American or English Protestant missionaries probably thought much differently of such cherished beliefs of the Japanese people.

Of Buddhism, Nikolai wrote, «the teachings of fullness of Buddha’s love, of his readiness to save men at their first appeal, of insufficiency of men’s power for salvation, and of grace (tariki) irresistibly amaze us. It is possible that, listening in a Buddhist temple to some sermon, you will forget yourself and imagine you were listening to a Christian preacher». («Japan from the Viewpoint of Christian Mission», 1869.)

Nikolai thought that Japanese people, although they were ’heathens’, were experiencing deep religious feelings and that Christianity could become firmly rooted in such natural religious feelings. This was how Nikolai intended to go about implanting Orthodox beliefs in the minds of Japanese people. He did not want to lure them out of their native religious feelings by Western learning, but attempted to transplant Christianity into the traditional religious ’soil’ of Japan — to infuse Orthodox Christianity into the Japanese spirit. His good knowledge of

Japanese religious culture and history must have suggested to him this way of propagating the Gospel. He was convinced that by this method, he could gain an advantage over Protestant and Catholic missionaries in Japan.

In general, the Japanese Orthodox Church has had a tendency to put more value upon Japanese traditional formalities than other Christian groups. It may be said that its conservatism has been partly due to Nikolai’s respect for Japanese culture.
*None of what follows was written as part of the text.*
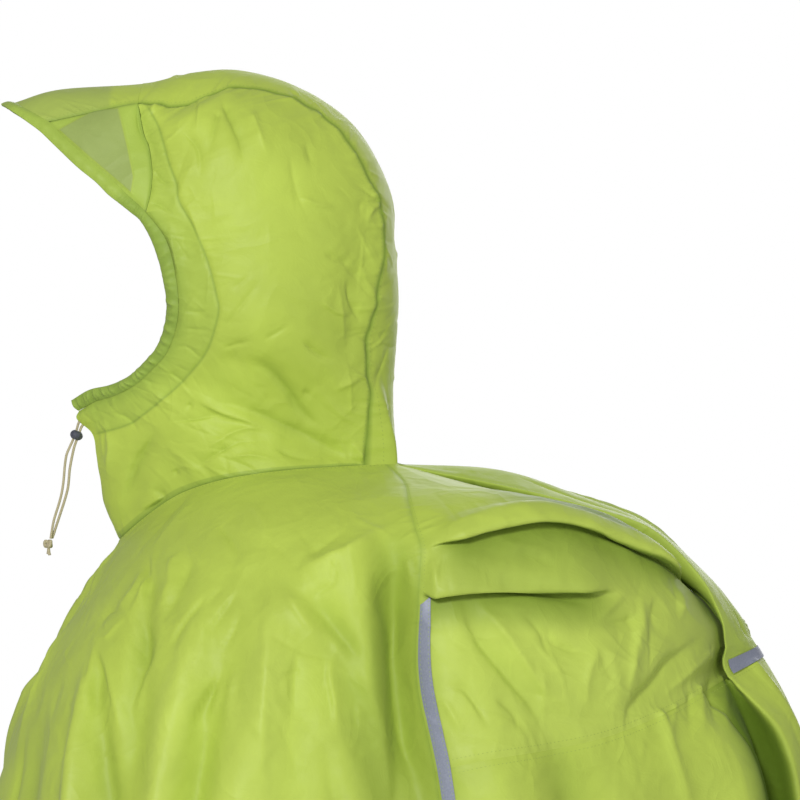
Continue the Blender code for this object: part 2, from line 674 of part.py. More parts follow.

During the Russo–Japanese War of 1904–1905, few Orthodox Japanese were tortured by spiritual conflict between their Orthodox faith (introduced by Russian missionaries) and their own patriotism. Although they were Orthodox Christians, they prayed fervently for divine favor to Japan. Nikolai himself, in one speech and two circular letters to his flock, summoned Orthodox Japanese to fulfill their duties as faithful subjects — to pray for the victory of the Japanese Imperial forces. His diaries also tell us that he thought it was natural for Orthodox Japanese to pray for the victory of their fatherland. Nikolai seems to have regarded the Orthodox belief, once implanted in Japan, as Japanese Orthodoxy.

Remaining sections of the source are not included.